Female aboriginals are twice as likely to be beaten to death than non-aboriginal homicide victims.

Those who kill aboriginal females were more likely to be out of work, more likely to be on social assistance or disability insurance, far more likely (71 per cent) to be high at the time of the crime.

Importantly, the solve rate for murders of women both aboriginal and non-aboriginal is almost identical, close to 90 per cent, but the rates plummet for both, around 60 to 65 per cent, if they are in the sex trade.

The RCMP report is groundbreaking but it raises age-old problems that have been studied before without improvement — poverty, lack of job opportunities, drug and alcohol abuse.

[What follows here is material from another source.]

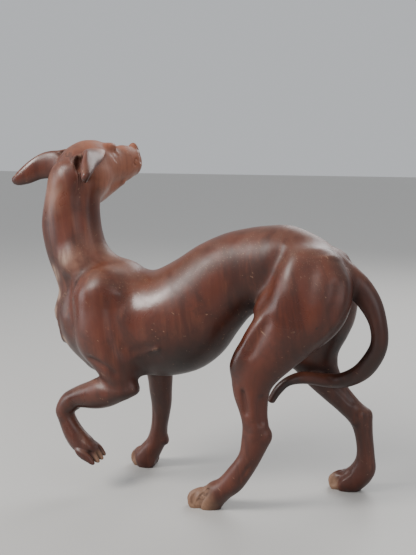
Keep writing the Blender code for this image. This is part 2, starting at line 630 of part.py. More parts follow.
def rough_block(forms):
    """The figure roughed out: every added form, fused by a voxel remesh."""
    block = bmesh.new()
    for form in forms:
        if form["kind"] == "sweep":
            add_ring_loft(block, form)
        elif form["kind"] == "mass" and not form["cut"]:
            add_mass(block, form)
    bmesh.ops.recalc_face_normals(block, faces=block.faces)
    mesh = bpy.data.meshes.new("greyhound_block")
    block.to_mesh(mesh)
    block.free()
    rough = bpy.data.objects.new("greyhound_block", mesh)
    bpy.context.scene.collection.objects.link(rough)
    remesh = rough.modifiers.new("Fuse", "REMESH")
    remesh.mode = "VOXEL"
    remesh.voxel_size = BLOCK_VOXEL
    fused = evaluated_copy(rough)
    bpy.data.objects.remove(rough)
    return fused


def evaluated_copy(source):
    """A new mesh with the source's modifiers applied."""
    graph = bpy.context.evaluated_depsgraph_get()
    return bpy.data.meshes.new_from_object(source.evaluated_get(graph), depsgraph=graph)


def mesh_points(mesh):
    """The mesh's vertices as an array."""
    points = np.empty(len(mesh.vertices) * 3)
    mesh.vertices.foreach_get("co", points)
    return points.reshape(-1, 3)


def set_points(mesh, points):
    """Move the mesh's vertices."""
    mesh.vertices.foreach_set("co", points.ravel())
    mesh.update()


def relax(mesh, points, slope, amount):
    """Even out the vertices along the surface, not through it."""
    edges = np.empty(len(mesh.edges) * 2, dtype=np.int64)
    mesh.edges.foreach_get("vertices", edges)
    edges = edges.reshape(-1, 2)
    starts = np.concatenate([edges[:, 0], edges[:, 1]])
    others = points[np.concatenate([edges[:, 1], edges[:, 0]])]
    count = np.bincount(starts, minlength=len(points))
    total = [np.bincount(starts, weights=others[:, axis], minlength=len(points))
             for axis in range(3)]
    drift = np.stack(total, axis=1) / count[:, None] - points
    normal = slope / np.linalg.norm(slope, axis=1, keepdims=True)
    drift -= normal * (drift * normal).sum(axis=1, keepdims=True)
    return points + amount * drift


def pull_to_surface(mesh, forms, passes):
    """Carve the block back, or swell it out, to the field's own surface."""
    points = mesh_points(mesh)
    for turn in range(passes):
        value, slope = field_and_slope(points, forms)
        steep = np.maximum((slope ** 2).sum(axis=1), LEAST_STEEPNESS)
        move = -slope * (value / steep)[:, None]
        size = np.linalg.norm(move, axis=1, keepdims=True)
        points = points + move * np.minimum(1.0, LONGEST_PULL / np.maximum(size, 1e-9))
        if turn < passes - 2:
            points = relax(mesh, points, slope, EVEN_OUT)
    set_points(mesh, points)


def flatten_soles(mesh):
    """The soles lie in one plane on the floor."""
    points = mesh_points(mesh)
    points[:, 2] = np.where(points[:, 2] < SOLE_SNAP, 0.0, points[:, 2])
    set_points(mesh, points)


def thin_out(mesh, name):
    """Fewer faces, kept where the form turns."""
    dense = bpy.data.objects.new(name, mesh)
    bpy.context.scene.collection.objects.link(dense)
    triangles = sum(len(face.vertices) - 2 for face in mesh.polygons)
    if triangles > FACE_BUDGET:
        thin = dense.modifiers.new("Thin", "DECIMATE")
        thin.ratio = FACE_BUDGET / triangles
        thin.use_collapse_triangulate = True
    thinned = evaluated_copy(dense)
    bpy.data.objects.remove(dense)
    return thinned


def stand_in_metres(figure):
    """Bring the mesh to its real size and its box's middle over the origin."""
    points = mesh_points(figure.data) * UNIT
    set_points(figure.data, points)
    middle = (points.min(axis=0) + points.max(axis=0)) / 2
    figure.location = (-middle[0], -middle[1], 0.0)


def carved_wood():
    """Satin reddish-brown hardwood."""
    wood = bpy.data.materials.new("carved_wood")
    wood.use_nodes = True
    shader = wood.node_tree.nodes["Principled BSDF"]
    shader.inputs["Base Color"].default_value = WOOD_COLOUR
    shader.inputs["Roughness"].default_value = WOOD_ROUGHNESS
    shader.inputs["Metallic"].default_value = 0.0
    return wood


def greyhound():
    """The whole figure as one object."""
    forms = carved_forms()
    mesh = rough_block(forms)
    pull_to_surface(mesh, forms, PULL_PASSES)
    mesh = thin_out(mesh, "greyhound_thin")
    flatten_soles(mesh)
    mesh.name = "greyhound"
    figure = bpy.data.objects.new("greyhound", mesh)
    bpy.context.scene.collection.objects.link(figure)
    stand_in_metres(figure)
    mesh.materials.append(carved_wood())
    mesh.shade_smooth()
    return figure


def clear_scene():
    """Start from an empty scene."""
    for item in list(bpy.data.objects):
        bpy.data.objects.remove(item)


def main():
    clear_scene()
    greyhound()


main()
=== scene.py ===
import bmesh
import bpy
import math
import numpy as np
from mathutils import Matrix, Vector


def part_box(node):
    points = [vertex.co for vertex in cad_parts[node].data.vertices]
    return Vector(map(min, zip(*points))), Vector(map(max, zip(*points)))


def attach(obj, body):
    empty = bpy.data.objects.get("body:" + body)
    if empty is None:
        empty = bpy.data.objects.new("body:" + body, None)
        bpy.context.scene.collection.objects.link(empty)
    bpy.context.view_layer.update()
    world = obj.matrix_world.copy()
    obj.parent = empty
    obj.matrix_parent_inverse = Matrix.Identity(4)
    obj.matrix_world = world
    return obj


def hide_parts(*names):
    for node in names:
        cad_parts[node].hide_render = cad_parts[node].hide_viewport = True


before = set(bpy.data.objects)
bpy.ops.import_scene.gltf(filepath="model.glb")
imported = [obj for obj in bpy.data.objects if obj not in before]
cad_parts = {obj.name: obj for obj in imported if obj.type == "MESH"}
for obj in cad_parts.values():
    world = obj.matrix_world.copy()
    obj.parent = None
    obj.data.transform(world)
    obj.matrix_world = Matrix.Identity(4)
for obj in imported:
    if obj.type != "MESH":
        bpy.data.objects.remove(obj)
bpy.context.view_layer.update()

from concurrent.futures import ThreadPoolExecutor
from mathutils import Matrix, Vector

# The figure's height in metres, and the hundredth of it that the carving is measured in
HEIGHT = 0.625
UNIT = HEIGHT / 100.0
# The middle of the figure's footprint, from the left hind paw that the carving is measured from
MIDDLE = np.array([-0.05455, 0.01875, 0.0])

# Mesh sizes, in hundredths of the height
BLOCK_VOXEL = 0.46
GRADIENT_STEP = 0.08
LONGEST_PULL = 0.5
SOLE_SNAP = 0.12
FAR_OUTSIDE = 1000.0

# How the block is worked, as plain counts
FACE_BUDGET = 188000
RING_POINTS = 14
STEPS_PER_SPAN = 6
PULL_PASSES = 6
FINE_PASSES = 4
CREASE_PASSES = 8
TOE_PASSES = 5

# Shares: how much the mesh is evened out in a pass, the least steepness that a pull allows for,
# and how soon a groove reaches its full depth from either end
EVEN_OUT = 0.5
LEAST_STEEPNESS = 0.05
GROOVE_START = 6.4

LEFT = -1.0
RIGHT = 1.0

# The photograph's camera as estimated: its turn and drop in degrees, its lens in millimetres on a
# 36 mm sensor, and its place in metres from the left hind paw
CAMERA_AZIMUTH = 19.0
CAMERA_DROP = 8.45
SENSOR = 36.0
LENS = 64.865
CAMERA_PLACE = (0.53911, -1.62247, 0.642)

# An ear's middle in the head's own axes, and how far round it the ear reaches
EAR_AHEAD = -7.0
EAR_OUT = 9.0
EAR_RADIUS = 8.5
# How strongly the neck's polish is taken off beside the right ear
EAR_POLISH_LOSS = 1.3

# How far out or in the wood is felt for hollows and sharp edges, in hundredths of the height
NEAR_REACH = 0.8
FAR_REACH = 3.2
EDGE_REACH = 0.7

# How far past its own size a form changes the surface: a solid one in hundredths of the height,
# a groove in its widths
SOLID_MARGIN = 2.0
GROOVE_WIDTHS = 3.0

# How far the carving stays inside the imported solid's box, in metres
BOX_MARGIN = 0.0001

# The room: the floor's half width in metres, its looks, and the light from all round
FLOOR_REACH = 12.0
FLOOR_COLOUR = (0.56, 0.545, 0.52, 1.0)
FLOOR_ROUGHNESS = 0.55
ROOM_COLOUR = (0.93, 0.96, 1.0, 1.0)
ROOM_STRENGTH = 0.6

# The wood's colours, linear
DEEP_WOOD = (0.046, 0.0092, 0.0038, 1.0)
RED_WOOD = (0.101, 0.0205, 0.0085, 1.0)
LIGHT_WOOD = (0.168, 0.047, 0.021, 1.0)
# Dark brown for the wood's own dark mottling, and also the painted shade on what faces down and in
# hollows
DARK_WOOD_AND_SHADE = (0.021, 0.0055, 0.003, 1.0)
# Near black, for patches low on the body and legs, between the hind legs and on the tail
NEAR_BLACK = (0.007, 0.003, 0.002, 1.0)
# Pale dust; on the neck the same colour also stands in for a painted highlight
DUSTY_WOOD_AND_NECK_SHEEN = (0.30, 0.145, 0.095, 1.0)
RUDDY_WOOD = (0.33, 0.11, 0.056, 1.0)
RUBBED_WOOD = (0.36, 0.19, 0.12, 1.0)
PALE_PAW = (0.33, 0.19, 0.115, 1.0)
CHALKY_DUST = (0.42, 0.29, 0.215, 1.0)
SCRATCH = (0.44, 0.26, 0.16, 1.0)
CLAW = (0.02, 0.011, 0.009, 1.0)
GRAIN_TURN = (0.0, 0.12, 0.0)


def unit(vector):
    """The same direction with length one."""
    vector = np.asarray(vector, float)
    return vector / np.linalg.norm(vector)


def smooth_rows(rows):
    """Rows read from a smooth curve through the given rows."""
    rows = np.asarray(rows, float)
    padded = np.vstack([2 * rows[0] - rows[1], rows, 2 * rows[-1] - rows[-2]])
    result = []
    for index in range(len(rows) - 1):
        before, start, end, after = padded[index:index + 4]
        for step in range(STEPS_PER_SPAN):
            t = step / STEPS_PER_SPAN
            bend = 2 * before - 5 * start + 4 * end - after
            twist = -before + 3 * start - 3 * end + after
            result.append(start + 0.5 * (t * (end - before) + t * t * bend + t ** 3 * twist))
    result.append(rows[-1])
    return np.array(result)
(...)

That’s what makes an inquiry so daunting. It is true that more analysis will not solve the problem. But as a sign of good faith with a First Nations whose relationship with the Stephen Harper government is broken, the Conservatives must provide some type of forum for answers.

The number of missing aboriginal women in Canada approaches the number of Nigerian girls kidnapped by Boko Haram, an atrocity that is receiving a global spotlight, commands huge media attention in Canada and sparked an emergency debate in the House of Commons.

While international concern for the Nigerian girls is laudable, it is a mystery why the Conservative government and the Canadian media essentially ignore an atrocity on a similar scale happening right in their own country.

We went to Afghanistan ostensibly to help young girls and women. We are offering help to find girls in Nigeria. But on our own streets, we look the other way.